▶ Problem description:
Starting at the line that contains "return Compound([Pos(x, 0, lever_screw_seat(x))", reproduce each line exactly up to and including the line that contains "cad_parts[node].hide_render = cad_parts[node].hide_viewport". Reproduce nothing else.

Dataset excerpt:
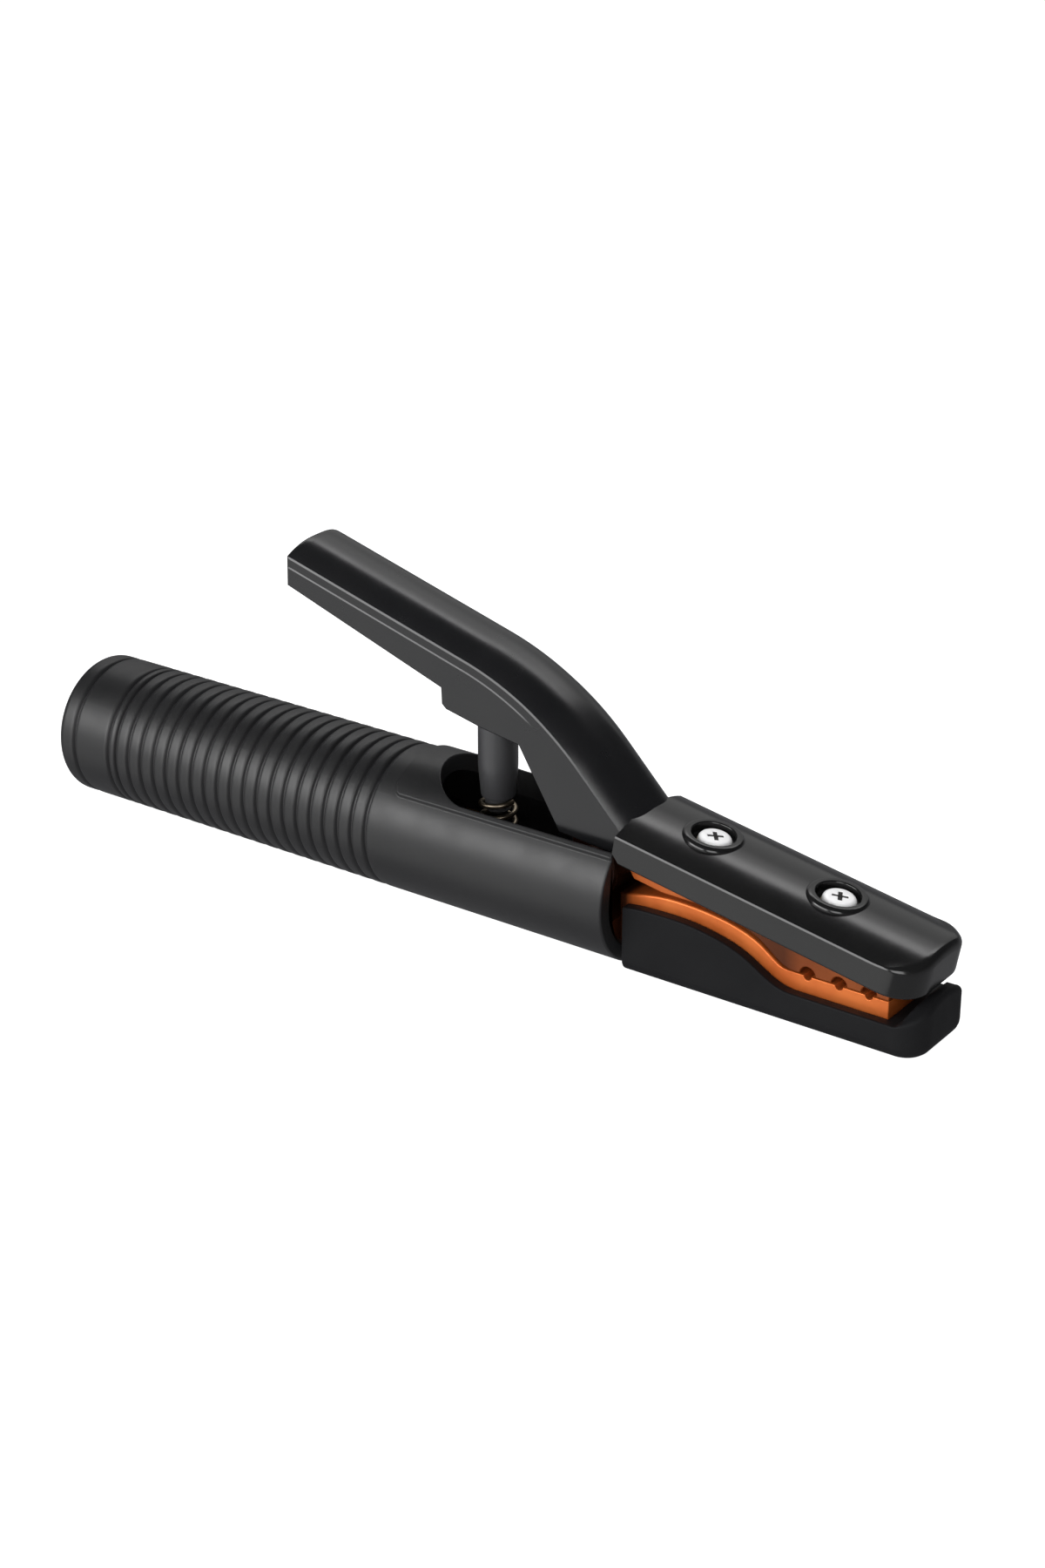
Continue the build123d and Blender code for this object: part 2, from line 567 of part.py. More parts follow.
def lever_crown():
    """The arched top, swept along the side edge."""
    half = LEVER_HALF_WIDTH
    path = Wire([(Plane.XZ * part).edge() for part in lever_edge()])
    start = Plane(origin=path @ 0, x_dir=(0, 1, 0), z_dir=path % 0)
    arch = make_face([
        ThreePointArc((half, 0), (half * 0.72, LEVER_CROWN * 0.69), (half * 0.35, LEVER_CROWN * 0.94)),
        ThreePointArc((half * 0.35, LEVER_CROWN * 0.94), (0, LEVER_CROWN), (-half * 0.35, LEVER_CROWN * 0.94)),
        ThreePointArc((-half * 0.35, LEVER_CROWN * 0.94), (-half * 0.72, LEVER_CROWN * 0.69), (-half, 0)),
        Polyline((-half, 0), (-half, -2.0), (half, -2.0), (half, 0)),
    ])
    section = start * (arch if start.y_dir.Z > 0 else mirror(arch, Plane.XZ))
    return sweep(section, path=path)


def lever_side():
    """Side view of the lever below its upper side edge."""
    toe = lever_edge_points()[-1]
    under = (toe,) + LEVER_UNDER + ((LEVER_REAR[0], LEVER_REAR_UNDER_Z), LEVER_REAR)
    return side_prism(make_face(lever_edge() + [Polyline(*under)]), LEVER_HALF_WIDTH)


def lever_shell():
    shell = lever_side() + lever_crown()
    shell -= block_frame(Pos(-0.2, 0, 0.1) * block_solid(0, 30))
    rear_x, front_x = ARM_TOP[0][0] - 2 * ARM_CLEARANCE, HANDLE_LENGTH
    roof = [(x + ARM_CLEARANCE, z + ARM_CLEARANCE) for x, z in ARM_TOP[1:]]
    cavity = [(rear_x, 0), (rear_x, ARM_TOP[0][1] + 2 * ARM_CLEARANCE)] + roof + [(front_x, 15.3), (front_x, 0)]
    shell -= side_polygon(cavity, ARM_HALF_WIDTH + ARM_CLEARANCE)
    for screw_x in LEVER_SCREW_X:
        shell -= rod_z(M4_R + THREAD_GAP, 40, lever_screw_seat(screw_x) + 9.2, screw_x)
    return shell


def arm_under_z(x):
    (x1, z1), (x0, z0) = ARM_UNDER[-2:]
    return z0 + (z1 - z0) * (x - x0) / (x1 - x0)


def lever_screw_seat(x):
    return arm_under_z(x) + LEVER_SCREW_SEAT


def lever_screws():
    """Screws through the arm from below into the lever moulding's roof."""
    screw = Rot(180, 0, 0) * pan_screw(9.0)
    return Compound([Pos(x, 0, lever_screw_seat(x)) * screw for x in LEVER_SCREW_X])


PARTS = {
    "handle_sleeve": handle_sleeve,
    "handle_screw": handle_screw,
    "cable_socket": cable_socket,
    "cable_ferrule": cable_ferrule,
    "cable_clamp_screws": cable_clamp_screws,
    "socket_screws": socket_screws,
    "lower_jaw": lower_jaw,
    "lower_jaw_insulator": lower_jaw_insulator,
    "lower_insulator_screws": lower_insulator_screws,
    "hinge_pin": hinge_pin,
    "hinge_pin_clips": hinge_pin_clips,
    "hinge_washers": hinge_washers,
    "hinge_bush": hinge_bush,
    "spring_cup": spring_cup,
    "spring": spring,
    "spring_post": spring_post,
    "upper_jaw": upper_jaw,
    "upper_jaw_insulator": upper_jaw_insulator,
    "upper_insulator_screws": upper_insulator_screws,
    "upper_screw_washers": upper_screw_washers,
    "lever_shell": lever_shell,
    "lever_screws": lever_screws,
}

os.makedirs("parts", exist_ok=True)
for node, build in PARTS.items():
    export_step(build(), f"parts/{node}.step")
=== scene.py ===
import bisect
import json
import math

import bmesh
import bpy
import numpy as np
from mathutils import Matrix, Vector


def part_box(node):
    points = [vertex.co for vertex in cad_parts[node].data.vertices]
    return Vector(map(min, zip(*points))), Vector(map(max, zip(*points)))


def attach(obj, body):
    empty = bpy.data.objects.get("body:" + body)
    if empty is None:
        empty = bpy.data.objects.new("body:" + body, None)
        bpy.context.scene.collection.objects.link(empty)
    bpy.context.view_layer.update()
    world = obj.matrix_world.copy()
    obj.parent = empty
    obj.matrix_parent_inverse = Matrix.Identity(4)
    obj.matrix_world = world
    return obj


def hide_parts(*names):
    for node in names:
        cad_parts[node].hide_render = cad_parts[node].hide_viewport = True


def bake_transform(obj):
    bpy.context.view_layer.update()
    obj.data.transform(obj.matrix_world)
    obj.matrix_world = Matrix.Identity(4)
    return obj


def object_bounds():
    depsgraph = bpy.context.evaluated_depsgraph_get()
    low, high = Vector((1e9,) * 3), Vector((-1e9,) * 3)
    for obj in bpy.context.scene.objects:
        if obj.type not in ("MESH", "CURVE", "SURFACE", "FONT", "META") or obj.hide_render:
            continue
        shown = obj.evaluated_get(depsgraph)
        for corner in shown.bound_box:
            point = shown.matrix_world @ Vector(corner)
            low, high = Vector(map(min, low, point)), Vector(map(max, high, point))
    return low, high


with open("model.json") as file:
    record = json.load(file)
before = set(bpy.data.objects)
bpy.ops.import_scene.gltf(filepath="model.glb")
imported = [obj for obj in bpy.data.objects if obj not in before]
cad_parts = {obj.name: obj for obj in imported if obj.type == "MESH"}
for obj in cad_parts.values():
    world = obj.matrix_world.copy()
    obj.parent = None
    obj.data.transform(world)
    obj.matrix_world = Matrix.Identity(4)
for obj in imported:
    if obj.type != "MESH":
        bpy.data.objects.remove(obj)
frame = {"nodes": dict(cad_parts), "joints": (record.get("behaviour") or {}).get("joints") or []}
CAD_BOX = [list(corner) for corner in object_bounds()]
MM = 0.001
WELD, SLIVER = 2e-6, 1e-7  # metres
SQUARE = ((-1, -1), (1, -1), (1, 1), (-1, 1))


def node_box(node):
    """Lowest and highest corner of a CAD node, in millimetres."""
    low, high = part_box(node)
    return [c / MM for c in low], [c / MM for c in high]


HINGE = [c / MM for c in frame["joints"][0]["pos_m"]]
HANDLE_HIGH = node_box("handle_sleeve")[1]
TRAY_LOW, TRAY_HIGH = node_box("lower_jaw_insulator")
LEVER_HIGH = node_box("lever_shell")[1]
POST_LOW, POST_HIGH = node_box("spring_post")
SPRING_LOW, SPRING_HIGH = node_box("spring")
JAW_LOW, JAW_HIGH = node_box("lower_jaw")


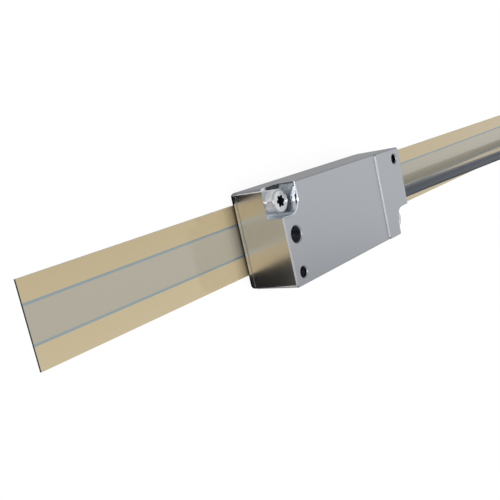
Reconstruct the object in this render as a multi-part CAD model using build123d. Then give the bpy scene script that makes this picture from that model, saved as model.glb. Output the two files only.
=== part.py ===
from build123d import *
import math
import os

# Exposed linear encoder. A scale tape lies on its back, a scanning head runs above it,
# and a lead with a 15-pin connector comes out of the head. All sizes are in millimetres.
# +X runs along the tape, +Y across it and +Z out of its face.
# The origin is the middle of the tape, on its back.

# Scale tape
tape_length = 240.0
tape_width = 14.0
adhesive_thickness = 0.15
steel_thickness = 0.25
etch_depth = 0.05
border_width = 0.42
border_spacing = 6.15
border_offset = 0.12

# Scanning head, outside
head_start = -73.6
head_length = 46.0
head_width = 19.0
head_depth = 11.75
air_gap = 0.75
corner_radius = 0.6
edge_bevel = 0.25
pad_length = 10.7
pad_rise = 0.3

# Base plate and gasket
plate_thickness = 1.5
plate_inset = 0.05
plate_edge_radius = 1.0
boss_radius = 2.0
boss_height = 2.0
gasket_thickness = 0.2
gasket_inset = 0.2

# Corner pockets and their screws
screw_from_end = 2.7
screw_from_side = 3.0
pocket_radius = 2.8
pocket_depth = 3.7
rim_bevel = 0.2
screw_head_radius = 2.25
screw_head_height = 1.85
screw_shank_radius = 1.25
screw_length = 7.8
recess_radius = 1.15
recess_lobes = 6
recess_lobe_radius = 0.3
recess_depth = 1.0

# Holes in the front face
thread_hole_radius = 1.03
thread_hole_depth = 6.0
thread_hole_from_end = 2.75
thread_hole_from_axis = 7.15
locating_hole_radius = 1.55
locating_hole_depth = 5.0
locating_hole_from_end = 2.9
hole_bevel = 0.2

# Housing, inside
end_wall = 6.5
side_wall = 1.4
front_wall = 1.5
cavity_corner_radius = 1.0

# Scanning window and optics
window_from_middle = -1.0
window_length = 12.0
window_width = 8.4
reticle_length = 14.0
reticle_width = 10.2
reticle_thickness = 0.8
holder_length = 17.0
holder_width = 13.0
holder_height = 5.6
lens_offset = 4.4
lens_radius = 2.95
lens_seat_depth = 2.5
lens_rim = 0.8
lens_crown = 0.7
light_bore_radius = 2.4
lamp_base = 3.0
lamp_base_height = 0.8
lamp_dome_radius = 1.1
detector_offset = 4.6
detector_length = 4.6
detector_width = 5.4
detector_height = 1.0
chamber_margin = 0.4

# Circuit board
board_gap_at_start = 1.0
board_gap_at_end = 3.0
board_width = 14.6
board_thickness = 0.8
board_screw_radius = 0.8
board_screw_length = 3.0
board_screw_head_radius = 1.4
board_screw_head_height = 0.9
board_screw_from_axis = 4.9
processor_size = 7.0
processor_height = 1.0
processor_from_board_end = 2.5
capacitor_size = (1.6, 0.8, 0.8)
capacitor_pitch = 2.0
capacitor_row_pitch = 3.0
capacitor_rows = 2
capacitors_per_row = 3
capacitors_from_board_start = 3.0
header_length = 2.8
header_width = 6.4
header_height = 2.6
header_from_board_end = 0.4

# Lead
cable_radius = 1.35
cable_exit_y = -2.45
cable_exit_z = 6.7
ferrule_wall = 0.45
ferrule_length = 2.2
cable_inside = 2.6
wire_radius = 0.25
wire_pitch_at_cable = 0.75
wire_pitch_at_header = 1.6
wire_rise_at_cable = 0.4
wire_rise_at_header = 0.6
relief_length = 7.0
relief_base_radius = 2.4
relief_tip_radius = 1.8
relief_spigot_radius = 2.1
relief_spigot_length = 2.0
relief_groove_pitch = 1.5
relief_groove_count = 3
relief_groove_width = 0.7
relief_groove_depth = 0.35

# Corners of the lead between the head and the coil, and between the coil and the connector
lead_corners = [
    (-19.6, -2.45, 6.7),
    (64.4, -3.99, 9.63),
    (102.0, -4.4, 8.4),
    (130.5, -2.6, 5.7),
    (143.1, -8.9, 3.4),
    (151.2, -20.2, 2.1),
]
lead_joins_coil_at = 10
tail_leaves_coil_at = 222
tail_corner = (115.2, -39.9, 7.5)
tail_straight = 6.0
corner_share = 0.45

# Coil of the lead that is put away
coil_x = 136.0
coil_y = -36.0
coil_turn_radius = 15.0
coil_layers = 3
tie_thickness = 0.5
tie_width = 5.0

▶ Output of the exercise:
    return Compound([Pos(x, 0, lever_screw_seat(x)) * screw for x in LEVER_SCREW_X])


PARTS = {
    "handle_sleeve": handle_sleeve,
    "handle_screw": handle_screw,
    "cable_socket": cable_socket,
    "cable_ferrule": cable_ferrule,
    "cable_clamp_screws": cable_clamp_screws,
    "socket_screws": socket_screws,
    "lower_jaw": lower_jaw,
    "lower_jaw_insulator": lower_jaw_insulator,
    "lower_insulator_screws": lower_insulator_screws,
    "hinge_pin": hinge_pin,
    "hinge_pin_clips": hinge_pin_clips,
    "hinge_washers": hinge_washers,
    "hinge_bush": hinge_bush,
    "spring_cup": spring_cup,
    "spring": spring,
    "spring_post": spring_post,
    "upper_jaw": upper_jaw,
    "upper_jaw_insulator": upper_jaw_insulator,
    "upper_insulator_screws": upper_insulator_screws,
    "upper_screw_washers": upper_screw_washers,
    "lever_shell": lever_shell,
    "lever_screws": lever_screws,
}

os.makedirs("parts", exist_ok=True)
for node, build in PARTS.items():
    export_step(build(), f"parts/{node}.step")
=== scene.py ===
import bisect
import json
import math

import bmesh
import bpy
import numpy as np
from mathutils import Matrix, Vector


def part_box(node):
    points = [vertex.co for vertex in cad_parts[node].data.vertices]
    return Vector(map(min, zip(*points))), Vector(map(max, zip(*points)))


def attach(obj, body):
    empty = bpy.data.objects.get("body:" + body)
    if empty is None:
        empty = bpy.data.objects.new("body:" + body, None)
        bpy.context.scene.collection.objects.link(empty)
    bpy.context.view_layer.update()
    world = obj.matrix_world.copy()
    obj.parent = empty
    obj.matrix_parent_inverse = Matrix.Identity(4)
    obj.matrix_world = world
    return obj


def hide_parts(*names):
    for node in names:
        cad_parts[node].hide_render = cad_parts[node].hide_viewport = True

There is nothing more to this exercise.